> **Directions for this task**
Write out the listing beneath this instruction in its entirety, exactly as it reads.

> **Records for this task**
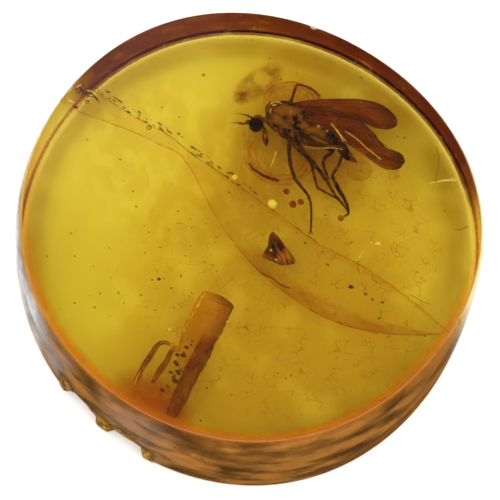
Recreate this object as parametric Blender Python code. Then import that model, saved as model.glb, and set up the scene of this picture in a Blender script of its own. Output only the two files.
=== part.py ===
"""A round slab of polished amber with a fly, a bud scale, a plant stalk and a loose leg sealed in it.

The slab lies on its flat back, with its polished front face up. It is parted in two at mid-depth,
so that each thing inside lies in a pocket that opens where the halves meet.
Metres, +Z up out of the front face. The origin is under the middle of the slab, on what it rests on.
"""

import math

import bmesh
import bpy
from mathutils import Matrix, Vector, noise

MM = 0.001

# The slab
THICKNESS = 4.7 * MM
FACE_RADIUS = 12.1 * MM
FACE_CENTRE_X = -0.135 * MM
FACE_CENTRE_Y = 0.319 * MM
# Cosine and sine parts, in mm, by the number of waves round the outline
FACE_WAVES = {2: (-0.059, -0.032), 3: (0.104, 0.015), 4: (0.065, 0.049)}
BACK_WAVES = {0: (0.142, 0.0), 1: (0.168, -0.264), 2: (-0.202, 0.101), 3: (-0.092, 0.040)}
SHOULDER_OUT = 0.2 * MM
SHOULDER_DEPTH = 0.56 * MM
NEAR_BELLY = 0.18 * MM
BACK_ROUND = 0.16 * MM
SEGMENTS = 120

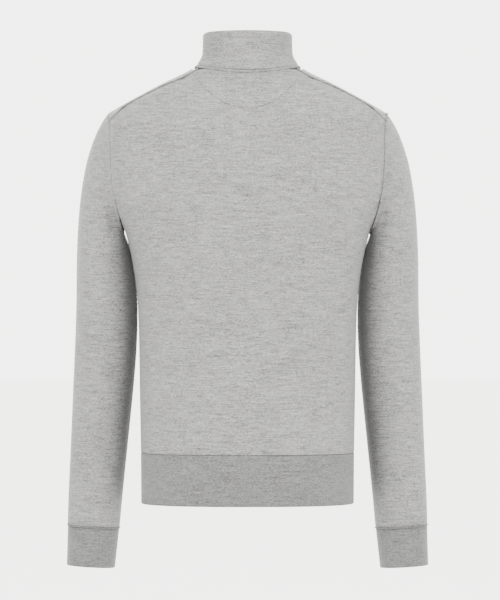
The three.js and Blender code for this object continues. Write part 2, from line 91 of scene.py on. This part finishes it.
STREAK = Grain(9, 55)
FLECK = Grain(2.6, 330)
CLOUD = Grain(2, 14)
FIBRE = Grain(2, 1100)
TARNISH = Grain(1, 900)


@dataclass(frozen=True)
class Fold:
    """A soft trough in cloth along a line, in metres."""

    start: tuple[float, float, float]
    end: tuple[float, float, float]
    width: float
    depth: float

    def sink(self, point: Vector) -> float:
        """How far this fold draws the cloth in.

        Args:
            point: a point of the cloth.

        Returns:
            The depth of the trough at the point, in metres.
        """
        a = Vector(self.start)
        line = Vector(self.end) - a
        share = max(0.0, min(1.0, (point - a).dot(line) / line.length_squared))
        distance = (point - (a + line * share)).length
        fade = math.sin(math.pi * (0.12 + 0.76 * share))
        return self.depth * fade * math.exp(-((distance / self.width) ** 2))


def new_group(name: str, inputs: dict[str, float], outputs: dict[str, str]) -> bpy.types.NodeTree:
    """An empty shader group.

    Args:
        name: the group's name.
        inputs: names and default values of its number inputs.
        outputs: names and socket types of its outputs.

    Returns:
        The node tree, with a Group Input node named "in" and a Group Output node named "out".
    """
    tree = bpy.data.node_groups.new(name, "ShaderNodeTree")
    for label, value in inputs.items():
        socket = tree.interface.new_socket(label, in_out="INPUT", socket_type="NodeSocketFloat")
        socket.default_value = value
    for label, kind in outputs.items():
        tree.interface.new_socket(label, in_out="OUTPUT", socket_type=kind)
    tree.nodes.new("NodeGroupInput").name = "in"
    tree.nodes.new("NodeGroupOutput").name = "out"
    return tree


def math_node(tree: bpy.types.NodeTree, operation: str, *values: object) -> bpy.types.NodeSocket:
    """A math node.

    Args:
        tree: the tree it goes into.
        operation: the name of its operation.
        values: a socket or a number for each input.

    Returns:
        Its output socket.
    """
    node = tree.nodes.new("ShaderNodeMath")
    node.operation = operation
    for i, value in enumerate(values):
        if isinstance(value, (int, float)):
            node.inputs[i].default_value = value
        else:
            tree.links.new(value, node.inputs[i])
    return node.outputs[0]


def noise(tree: bpy.types.NodeTree, grain: Grain) -> bpy.types.NodeSocket:
    """Noise in the object's own space.

    Args:
        tree: the tree it goes into.
        grain: its size.

    Returns:
        Its value socket.
    """
    where = tree.nodes.new("ShaderNodeTexCoord")
    mapping = tree.nodes.new("ShaderNodeMapping")
    mapping.inputs["Scale"].default_value = (1, 1, grain.squeeze)
    node = tree.nodes.new("ShaderNodeTexNoise")
    node.inputs["Scale"].default_value = grain.scale
    node.inputs["Detail"].default_value = 3
    tree.links.new(where.outputs["Object"], mapping.inputs["Vector"])
    tree.links.new(mapping.outputs["Vector"], node.inputs["Vector"])
    return node.outputs["Fac"]


def object_axes(tree: bpy.types.NodeTree) -> bpy.types.bpy_prop_collection:
    """The X, Y and Z sockets of a point in the object's own space.

    Args:
        tree: the tree they are made in.

    Returns:
        The sockets, by name.
    """
    where = tree.nodes.new("ShaderNodeTexCoord")
    split = tree.nodes.new("ShaderNodeSeparateXYZ")
    tree.links.new(where.outputs["Object"], split.inputs[0])
    return split.outputs


def heather_group() -> bpy.types.NodeTree:
    """The mix of light and dark fibres in the yarn, with fine level streaks, and the knit's relief.

    Returns:
        The group, with the input Streaks and the outputs Shade and Relief.
    """
    outputs = {"Shade": "NodeSocketFloat", "Relief": "NodeSocketFloat"}
    tree = new_group("heather_knit", {"Streaks": YARN_STREAKS}, outputs)
    source, result = tree.nodes["in"], tree.nodes["out"]
    streak = math_node(tree, "SUBTRACT", noise(tree, STREAK), 0.5)
    fleck = math_node(tree, "SUBTRACT", noise(tree, FLECK), 0.5)
    cloud = math_node(tree, "SUBTRACT", noise(tree, CLOUD), 0.5)
    shade = math_node(tree, "MULTIPLY", streak, source.outputs["Streaks"])
    shade = math_node(tree, "MULTIPLY_ADD", fleck, YARN_FLECKS, shade)
    shade = math_node(tree, "MULTIPLY_ADD", cloud, YARN_CLOUDS, shade)
    axes = object_axes(tree)
    wale = math_node(tree, "MULTIPLY", math_node(tree, "ADD", axes["X"], axes["Y"]), WALES_PER_M)
    course = math_node(tree, "MULTIPLY", axes["Z"], COURSES_PER_M)
    loops = math_node(tree, "MULTIPLY", math_node(tree, "SINE", wale), math_node(tree, "SINE", course))
    relief = math_node(tree, "MULTIPLY_ADD", loops, LOOP_RELIEF, noise(tree, FIBRE))
    tree.links.new(shade, result.inputs["Shade"])
    tree.links.new(relief, result.inputs["Relief"])
    return tree


@dataclass(frozen=True)
class StitchArc:
    """The half-moon of stitches under the back neck, in metres."""

    half_width: float = 0.0795
    power: float = 2.2
    rise: float = 0.051
    lowest: float = -0.066
    half_thickness: float = 0.0011
    behind: float = 0.02
    tone: float = -0.3

    def factor(self, tree: bpy.types.NodeTree) -> bpy.types.NodeSocket:
        """The line as a factor for the knit's tone.

        Args:
            tree: the material's tree.

        Returns:
            A socket that is one off the line and less on it.
        """
        axes = object_axes(tree)
        far = math_node(tree, "DIVIDE", math_node(tree, "ABSOLUTE", axes["X"]), self.half_width)
        curve = math_node(tree, "POWER", far, self.power)
        height = math_node(tree, "MULTIPLY_ADD", curve, self.rise, self.lowest)
        gap = math_node(tree, "ABSOLUTE", math_node(tree, "SUBTRACT", axes["Z"], height))
        near = math_node(tree, "LESS_THAN", gap, self.half_thickness)
        back = math_node(tree, "GREATER_THAN", axes["Y"], self.behind)
        line = math_node(tree, "MULTIPLY", near, back)
        return math_node(tree, "MULTIPLY_ADD", line, self.tone, 1.0)


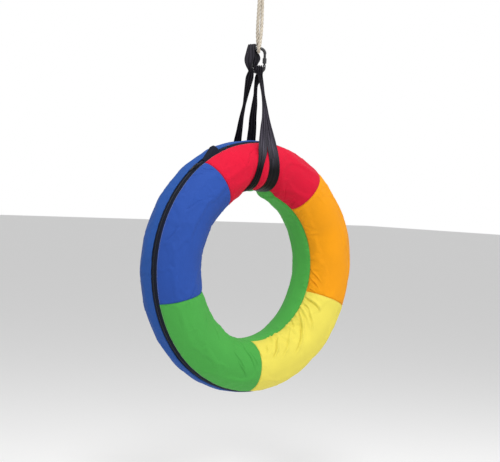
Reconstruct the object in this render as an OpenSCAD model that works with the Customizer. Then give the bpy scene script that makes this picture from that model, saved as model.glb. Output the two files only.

> **In response**
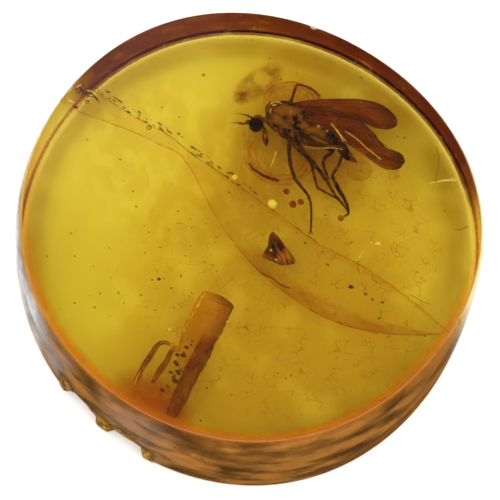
Recreate this object as parametric Blender Python code. Then import that model, saved as model.glb, and set up the scene of this picture in a Blender script of its own. Output only the two files.
=== part.py ===
"""A round slab of polished amber with a fly, a bud scale, a plant stalk and a loose leg sealed in it.

The slab lies on its flat back, with its polished front face up. It is parted in two at mid-depth,
so that each thing inside lies in a pocket that opens where the halves meet.
Metres, +Z up out of the front face. The origin is under the middle of the slab, on what it rests on.
"""

import math

import bmesh
import bpy
from mathutils import Matrix, Vector, noise

MM = 0.001

# The slab
THICKNESS = 4.7 * MM
FACE_RADIUS = 12.1 * MM
FACE_CENTRE_X = -0.135 * MM
FACE_CENTRE_Y = 0.319 * MM
# Cosine and sine parts, in mm, by the number of waves round the outline
FACE_WAVES = {2: (-0.059, -0.032), 3: (0.104, 0.015), 4: (0.065, 0.049)}
BACK_WAVES = {0: (0.142, 0.0), 1: (0.168, -0.264), 2: (-0.202, 0.101), 3: (-0.092, 0.040)}
SHOULDER_OUT = 0.2 * MM
SHOULDER_DEPTH = 0.56 * MM
NEAR_BELLY = 0.18 * MM
BACK_ROUND = 0.16 * MM
SEGMENTS = 120

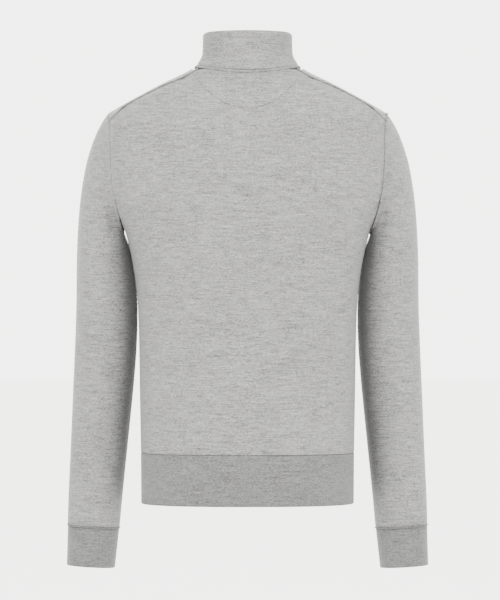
The three.js and Blender code for this object continues. Write part 2, from line 91 of scene.py on. This part finishes it.
STREAK = Grain(9, 55)
FLECK = Grain(2.6, 330)
CLOUD = Grain(2, 14)
FIBRE = Grain(2, 1100)
TARNISH = Grain(1, 900)


@dataclass(frozen=True)
class Fold:
    """A soft trough in cloth along a line, in metres."""

    start: tuple[float, float, float]
    end: tuple[float, float, float]
    width: float
    depth: float

    def sink(self, point: Vector) -> float:
        """How far this fold draws the cloth in.

        Args:
            point: a point of the cloth.

        Returns:
            The depth of the trough at the point, in metres.
        """
        a = Vector(self.start)
        line = Vector(self.end) - a
        share = max(0.0, min(1.0, (point - a).dot(line) / line.length_squared))
        distance = (point - (a + line * share)).length
        fade = math.sin(math.pi * (0.12 + 0.76 * share))
        return self.depth * fade * math.exp(-((distance / self.width) ** 2))


def new_group(name: str, inputs: dict[str, float], outputs: dict[str, str]) -> bpy.types.NodeTree:
    """An empty shader group.

    Args:
        name: the group's name.
        inputs: names and default values of its number inputs.
        outputs: names and socket types of its outputs.

    Returns:
        The node tree, with a Group Input node named "in" and a Group Output node named "out".
    """
    tree = bpy.data.node_groups.new(name, "ShaderNodeTree")
    for label, value in inputs.items():
        socket = tree.interface.new_socket(label, in_out="INPUT", socket_type="NodeSocketFloat")
        socket.default_value = value
    for label, kind in outputs.items():
        tree.interface.new_socket(label, in_out="OUTPUT", socket_type=kind)
    tree.nodes.new("NodeGroupInput").name = "in"
    tree.nodes.new("NodeGroupOutput").name = "out"
    return tree


def math_node(tree: bpy.types.NodeTree, operation: str, *values: object) -> bpy.types.NodeSocket:
    """A math node.

    Args:
        tree: the tree it goes into.
        operation: the name of its operation.
        values: a socket or a number for each input.

    Returns:
        Its output socket.
    """
    node = tree.nodes.new("ShaderNodeMath")
    node.operation = operation
    for i, value in enumerate(values):
        if isinstance(value, (int, float)):
            node.inputs[i].default_value = value
        else:
            tree.links.new(value, node.inputs[i])
    return node.outputs[0]


def noise(tree: bpy.types.NodeTree, grain: Grain) -> bpy.types.NodeSocket:
    """Noise in the object's own space.

    Args:
        tree: the tree it goes into.
        grain: its size.

    Returns:
        Its value socket.
    """
    where = tree.nodes.new("ShaderNodeTexCoord")
    mapping = tree.nodes.new("ShaderNodeMapping")
    mapping.inputs["Scale"].default_value = (1, 1, grain.squeeze)
    node = tree.nodes.new("ShaderNodeTexNoise")
    node.inputs["Scale"].default_value = grain.scale
    node.inputs["Detail"].default_value = 3
    tree.links.new(where.outputs["Object"], mapping.inputs["Vector"])
    tree.links.new(mapping.outputs["Vector"], node.inputs["Vector"])
    return node.outputs["Fac"]


def object_axes(tree: bpy.types.NodeTree) -> bpy.types.bpy_prop_collection:
    """The X, Y and Z sockets of a point in the object's own space.

    Args:
        tree: the tree they are made in.

    Returns:
        The sockets, by name.
    """
    where = tree.nodes.new("ShaderNodeTexCoord")
    split = tree.nodes.new("ShaderNodeSeparateXYZ")
    tree.links.new(where.outputs["Object"], split.inputs[0])
    return split.outputs


def heather_group() -> bpy.types.NodeTree:
    """The mix of light and dark fibres in the yarn, with fine level streaks, and the knit's relief.

    Returns:
        The group, with the input Streaks and the outputs Shade and Relief.
    """
    outputs = {"Shade": "NodeSocketFloat", "Relief": "NodeSocketFloat"}
    tree = new_group("heather_knit", {"Streaks": YARN_STREAKS}, outputs)
    source, result = tree.nodes["in"], tree.nodes["out"]
    streak = math_node(tree, "SUBTRACT", noise(tree, STREAK), 0.5)
    fleck = math_node(tree, "SUBTRACT", noise(tree, FLECK), 0.5)
    cloud = math_node(tree, "SUBTRACT", noise(tree, CLOUD), 0.5)
    shade = math_node(tree, "MULTIPLY", streak, source.outputs["Streaks"])
    shade = math_node(tree, "MULTIPLY_ADD", fleck, YARN_FLECKS, shade)
    shade = math_node(tree, "MULTIPLY_ADD", cloud, YARN_CLOUDS, shade)
    axes = object_axes(tree)
    wale = math_node(tree, "MULTIPLY", math_node(tree, "ADD", axes["X"], axes["Y"]), WALES_PER_M)
    course = math_node(tree, "MULTIPLY", axes["Z"], COURSES_PER_M)
    loops = math_node(tree, "MULTIPLY", math_node(tree, "SINE", wale), math_node(tree, "SINE", course))
    relief = math_node(tree, "MULTIPLY_ADD", loops, LOOP_RELIEF, noise(tree, FIBRE))
    tree.links.new(shade, result.inputs["Shade"])
    tree.links.new(relief, result.inputs["Relief"])
    return tree


@dataclass(frozen=True)
class StitchArc:
    """The half-moon of stitches under the back neck, in metres."""

    half_width: float = 0.0795
    power: float = 2.2
    rise: float = 0.051
    lowest: float = -0.066
    half_thickness: float = 0.0011
    behind: float = 0.02
    tone: float = -0.3

    def factor(self, tree: bpy.types.NodeTree) -> bpy.types.NodeSocket:
        """The line as a factor for the knit's tone.

        Args:
            tree: the material's tree.

        Returns:
            A socket that is one off the line and less on it.
        """
        axes = object_axes(tree)
        far = math_node(tree, "DIVIDE", math_node(tree, "ABSOLUTE", axes["X"]), self.half_width)
        curve = math_node(tree, "POWER", far, self.power)
        height = math_node(tree, "MULTIPLY_ADD", curve, self.rise, self.lowest)
        gap = math_node(tree, "ABSOLUTE", math_node(tree, "SUBTRACT", axes["Z"], height))
        near = math_node(tree, "LESS_THAN", gap, self.half_thickness)
        back = math_node(tree, "GREATER_THAN", axes["Y"], self.behind)
        line = math_node(tree, "MULTIPLY", near, back)
        return math_node(tree, "MULTIPLY_ADD", line, self.tone, 1.0)


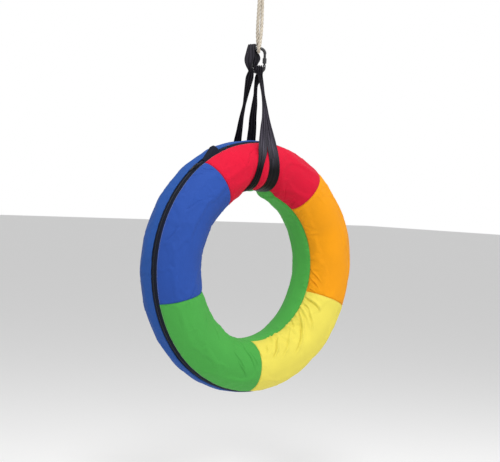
Reconstruct the object in this render as an OpenSCAD model that works with the Customizer. Then give the bpy scene script that makes this picture from that model, saved as model.glb. Output the two files only.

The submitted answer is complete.